---------- Exercise data

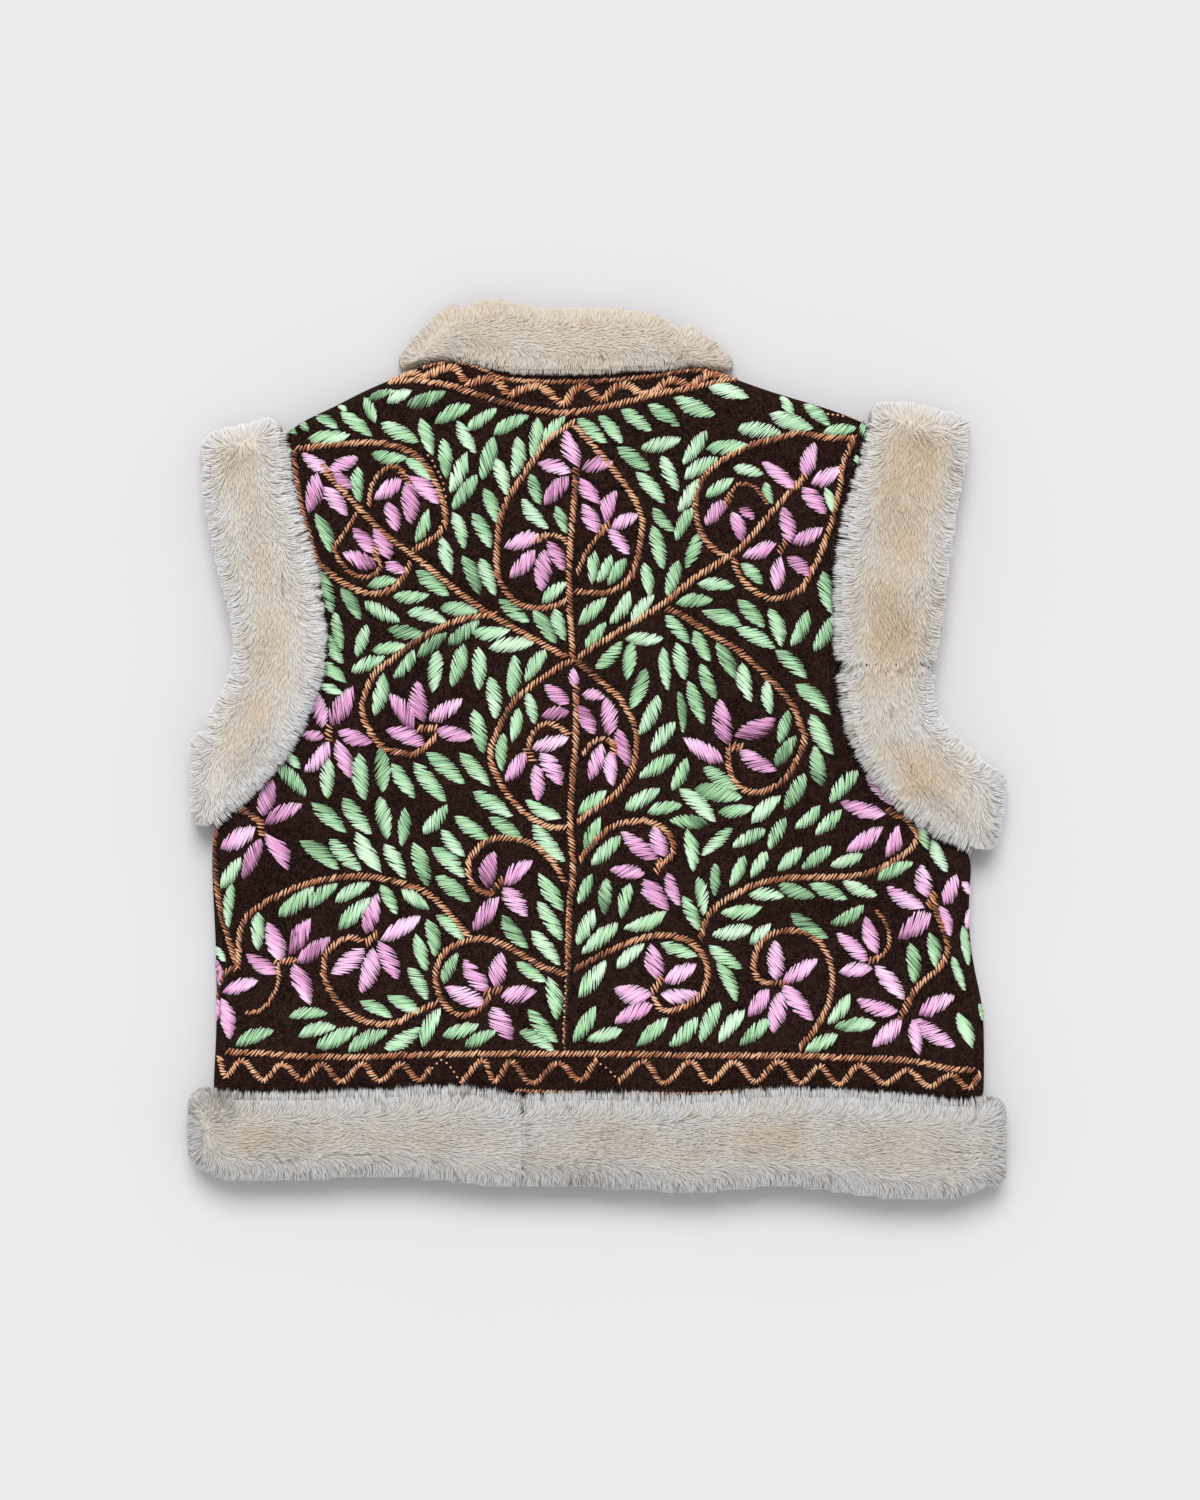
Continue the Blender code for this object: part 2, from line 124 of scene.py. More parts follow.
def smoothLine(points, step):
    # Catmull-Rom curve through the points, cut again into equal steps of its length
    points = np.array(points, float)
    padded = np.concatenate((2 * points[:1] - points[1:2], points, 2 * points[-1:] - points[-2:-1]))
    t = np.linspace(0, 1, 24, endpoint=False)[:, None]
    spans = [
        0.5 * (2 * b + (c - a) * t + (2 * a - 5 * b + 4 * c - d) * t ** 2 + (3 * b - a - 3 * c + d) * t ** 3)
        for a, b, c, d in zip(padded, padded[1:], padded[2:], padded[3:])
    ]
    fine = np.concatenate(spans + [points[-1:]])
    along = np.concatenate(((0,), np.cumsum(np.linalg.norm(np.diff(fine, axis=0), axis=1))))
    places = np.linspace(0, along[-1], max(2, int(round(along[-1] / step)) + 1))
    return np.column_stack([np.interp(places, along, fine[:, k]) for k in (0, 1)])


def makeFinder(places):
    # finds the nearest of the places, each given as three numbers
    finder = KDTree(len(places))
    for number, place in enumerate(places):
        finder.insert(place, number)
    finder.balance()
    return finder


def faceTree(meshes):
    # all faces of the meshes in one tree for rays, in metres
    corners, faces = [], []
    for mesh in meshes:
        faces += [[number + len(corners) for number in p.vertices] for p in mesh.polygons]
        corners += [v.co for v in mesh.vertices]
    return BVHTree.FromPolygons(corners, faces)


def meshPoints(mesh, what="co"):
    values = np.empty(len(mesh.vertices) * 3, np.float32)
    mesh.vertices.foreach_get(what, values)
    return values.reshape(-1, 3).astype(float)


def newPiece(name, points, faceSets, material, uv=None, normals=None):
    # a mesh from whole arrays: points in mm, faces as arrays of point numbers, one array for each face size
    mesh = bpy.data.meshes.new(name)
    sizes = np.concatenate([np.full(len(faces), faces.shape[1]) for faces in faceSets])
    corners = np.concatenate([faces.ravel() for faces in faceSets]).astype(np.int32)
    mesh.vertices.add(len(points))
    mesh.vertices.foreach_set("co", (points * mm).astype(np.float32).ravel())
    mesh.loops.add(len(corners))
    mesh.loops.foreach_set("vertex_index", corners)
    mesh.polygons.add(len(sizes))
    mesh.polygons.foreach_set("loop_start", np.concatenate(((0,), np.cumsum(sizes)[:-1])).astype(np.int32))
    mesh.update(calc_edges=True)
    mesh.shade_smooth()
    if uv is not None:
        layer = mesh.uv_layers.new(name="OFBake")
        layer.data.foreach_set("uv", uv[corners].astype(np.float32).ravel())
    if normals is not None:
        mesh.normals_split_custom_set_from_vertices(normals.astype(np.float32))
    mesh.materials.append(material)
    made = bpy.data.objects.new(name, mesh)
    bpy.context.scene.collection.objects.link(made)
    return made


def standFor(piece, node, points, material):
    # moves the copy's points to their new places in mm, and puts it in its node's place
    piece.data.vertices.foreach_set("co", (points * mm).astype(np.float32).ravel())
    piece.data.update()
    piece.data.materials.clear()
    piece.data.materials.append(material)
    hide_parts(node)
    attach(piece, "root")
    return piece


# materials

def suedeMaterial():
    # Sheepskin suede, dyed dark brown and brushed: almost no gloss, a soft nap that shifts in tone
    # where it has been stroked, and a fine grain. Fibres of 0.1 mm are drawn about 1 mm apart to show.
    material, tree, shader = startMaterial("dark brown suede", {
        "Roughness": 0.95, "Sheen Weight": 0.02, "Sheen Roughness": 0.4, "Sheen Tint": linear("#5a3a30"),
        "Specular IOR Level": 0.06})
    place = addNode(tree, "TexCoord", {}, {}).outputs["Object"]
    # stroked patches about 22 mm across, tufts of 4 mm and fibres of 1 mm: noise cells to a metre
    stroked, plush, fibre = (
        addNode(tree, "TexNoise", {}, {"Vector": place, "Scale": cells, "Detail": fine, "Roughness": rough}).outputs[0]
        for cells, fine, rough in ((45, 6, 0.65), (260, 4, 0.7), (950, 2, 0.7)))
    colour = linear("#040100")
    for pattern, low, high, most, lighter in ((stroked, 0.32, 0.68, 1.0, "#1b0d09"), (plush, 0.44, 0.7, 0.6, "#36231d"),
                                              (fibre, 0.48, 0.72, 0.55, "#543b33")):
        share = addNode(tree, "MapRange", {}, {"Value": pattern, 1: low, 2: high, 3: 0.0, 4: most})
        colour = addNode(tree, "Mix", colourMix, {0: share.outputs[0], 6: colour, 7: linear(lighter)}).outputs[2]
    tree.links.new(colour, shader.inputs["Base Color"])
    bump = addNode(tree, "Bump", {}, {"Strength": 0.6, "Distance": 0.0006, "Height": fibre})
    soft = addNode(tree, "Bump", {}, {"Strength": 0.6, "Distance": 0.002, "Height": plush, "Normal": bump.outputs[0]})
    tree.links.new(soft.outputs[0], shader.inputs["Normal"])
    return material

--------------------
---------- Exercise data

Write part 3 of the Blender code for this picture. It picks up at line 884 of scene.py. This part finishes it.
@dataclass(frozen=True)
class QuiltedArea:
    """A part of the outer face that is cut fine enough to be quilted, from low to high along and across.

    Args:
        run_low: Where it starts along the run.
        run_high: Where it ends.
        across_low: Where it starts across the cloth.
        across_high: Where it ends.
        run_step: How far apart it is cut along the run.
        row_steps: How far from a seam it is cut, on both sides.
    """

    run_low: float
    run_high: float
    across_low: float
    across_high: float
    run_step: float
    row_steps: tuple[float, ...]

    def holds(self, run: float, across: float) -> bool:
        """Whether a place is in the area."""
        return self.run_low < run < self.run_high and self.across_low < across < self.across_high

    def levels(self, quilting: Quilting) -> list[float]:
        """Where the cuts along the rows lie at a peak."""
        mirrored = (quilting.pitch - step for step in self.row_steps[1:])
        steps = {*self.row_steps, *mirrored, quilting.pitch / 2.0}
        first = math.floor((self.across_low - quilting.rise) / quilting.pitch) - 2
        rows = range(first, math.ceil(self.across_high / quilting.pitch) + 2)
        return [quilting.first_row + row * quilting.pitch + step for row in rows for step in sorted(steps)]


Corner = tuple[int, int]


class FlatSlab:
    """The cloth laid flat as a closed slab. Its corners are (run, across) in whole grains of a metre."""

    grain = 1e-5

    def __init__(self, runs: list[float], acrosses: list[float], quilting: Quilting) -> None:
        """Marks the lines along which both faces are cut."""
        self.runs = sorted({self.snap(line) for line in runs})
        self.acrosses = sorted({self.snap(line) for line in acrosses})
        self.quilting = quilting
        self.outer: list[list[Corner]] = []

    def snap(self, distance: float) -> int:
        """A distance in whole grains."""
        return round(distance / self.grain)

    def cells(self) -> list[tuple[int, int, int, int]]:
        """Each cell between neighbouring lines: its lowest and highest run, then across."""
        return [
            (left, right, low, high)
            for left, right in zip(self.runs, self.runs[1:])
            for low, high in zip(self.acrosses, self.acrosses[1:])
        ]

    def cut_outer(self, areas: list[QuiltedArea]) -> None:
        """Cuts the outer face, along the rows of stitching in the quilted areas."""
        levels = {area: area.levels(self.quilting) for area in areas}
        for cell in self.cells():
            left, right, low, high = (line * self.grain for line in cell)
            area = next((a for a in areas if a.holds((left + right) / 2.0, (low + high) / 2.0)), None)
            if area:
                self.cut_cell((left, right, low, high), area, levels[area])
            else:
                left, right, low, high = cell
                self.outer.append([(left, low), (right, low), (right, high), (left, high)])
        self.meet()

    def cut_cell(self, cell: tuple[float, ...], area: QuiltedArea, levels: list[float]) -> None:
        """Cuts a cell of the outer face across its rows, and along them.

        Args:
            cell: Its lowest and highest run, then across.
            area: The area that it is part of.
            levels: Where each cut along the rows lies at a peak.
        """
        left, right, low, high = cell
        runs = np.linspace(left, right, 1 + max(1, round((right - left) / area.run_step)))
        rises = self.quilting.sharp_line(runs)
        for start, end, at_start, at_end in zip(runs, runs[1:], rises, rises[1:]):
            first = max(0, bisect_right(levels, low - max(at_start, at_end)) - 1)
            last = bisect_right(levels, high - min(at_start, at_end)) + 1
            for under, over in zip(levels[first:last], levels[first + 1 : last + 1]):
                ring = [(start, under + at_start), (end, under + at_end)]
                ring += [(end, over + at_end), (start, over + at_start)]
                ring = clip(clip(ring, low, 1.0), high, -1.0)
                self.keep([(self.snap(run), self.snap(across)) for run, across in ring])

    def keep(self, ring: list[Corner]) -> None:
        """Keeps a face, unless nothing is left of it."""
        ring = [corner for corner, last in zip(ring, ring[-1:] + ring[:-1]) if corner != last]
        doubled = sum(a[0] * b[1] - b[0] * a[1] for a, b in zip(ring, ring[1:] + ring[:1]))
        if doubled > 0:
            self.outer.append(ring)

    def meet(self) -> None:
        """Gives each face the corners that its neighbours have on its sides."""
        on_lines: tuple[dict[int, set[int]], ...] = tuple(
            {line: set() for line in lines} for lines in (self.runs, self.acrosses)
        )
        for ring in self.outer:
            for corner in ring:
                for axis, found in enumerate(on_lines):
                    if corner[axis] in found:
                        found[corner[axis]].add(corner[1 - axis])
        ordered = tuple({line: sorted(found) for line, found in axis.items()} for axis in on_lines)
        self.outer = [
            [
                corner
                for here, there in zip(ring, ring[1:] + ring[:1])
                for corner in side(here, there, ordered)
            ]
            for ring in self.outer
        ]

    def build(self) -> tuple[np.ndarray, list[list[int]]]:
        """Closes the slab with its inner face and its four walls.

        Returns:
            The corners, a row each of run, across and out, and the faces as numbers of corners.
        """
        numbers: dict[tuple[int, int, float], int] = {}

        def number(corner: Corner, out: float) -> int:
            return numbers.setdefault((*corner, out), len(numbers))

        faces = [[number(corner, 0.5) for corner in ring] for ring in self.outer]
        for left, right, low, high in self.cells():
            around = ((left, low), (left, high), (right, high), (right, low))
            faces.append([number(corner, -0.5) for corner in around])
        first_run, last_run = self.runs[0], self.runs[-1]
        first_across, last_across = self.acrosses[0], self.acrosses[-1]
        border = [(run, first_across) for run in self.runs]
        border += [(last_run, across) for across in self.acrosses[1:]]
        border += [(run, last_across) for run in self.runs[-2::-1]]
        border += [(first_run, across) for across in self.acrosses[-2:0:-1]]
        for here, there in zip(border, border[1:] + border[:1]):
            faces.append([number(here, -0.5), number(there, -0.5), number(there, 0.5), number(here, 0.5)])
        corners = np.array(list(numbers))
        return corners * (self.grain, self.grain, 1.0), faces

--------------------

— Work to do —
Only the lines from the one with "Continue the Blender" up to the one with "return finder" should be repeated, both included, exactly as they appear.

— Task result —
Continue the Blender code for this object: part 2, from line 124 of scene.py. More parts follow.
def smoothLine(points, step):
    # Catmull-Rom curve through the points, cut again into equal steps of its length
    points = np.array(points, float)
    padded = np.concatenate((2 * points[:1] - points[1:2], points, 2 * points[-1:] - points[-2:-1]))
    t = np.linspace(0, 1, 24, endpoint=False)[:, None]
    spans = [
        0.5 * (2 * b + (c - a) * t + (2 * a - 5 * b + 4 * c - d) * t ** 2 + (3 * b - a - 3 * c + d) * t ** 3)
        for a, b, c, d in zip(padded, padded[1:], padded[2:], padded[3:])
    ]
    fine = np.concatenate(spans + [points[-1:]])
    along = np.concatenate(((0,), np.cumsum(np.linalg.norm(np.diff(fine, axis=0), axis=1))))
    places = np.linspace(0, along[-1], max(2, int(round(along[-1] / step)) + 1))
    return np.column_stack([np.interp(places, along, fine[:, k]) for k in (0, 1)])


def makeFinder(places):
    # finds the nearest of the places, each given as three numbers
    finder = KDTree(len(places))
    for number, place in enumerate(places):
        finder.insert(place, number)
    finder.balance()
    return finder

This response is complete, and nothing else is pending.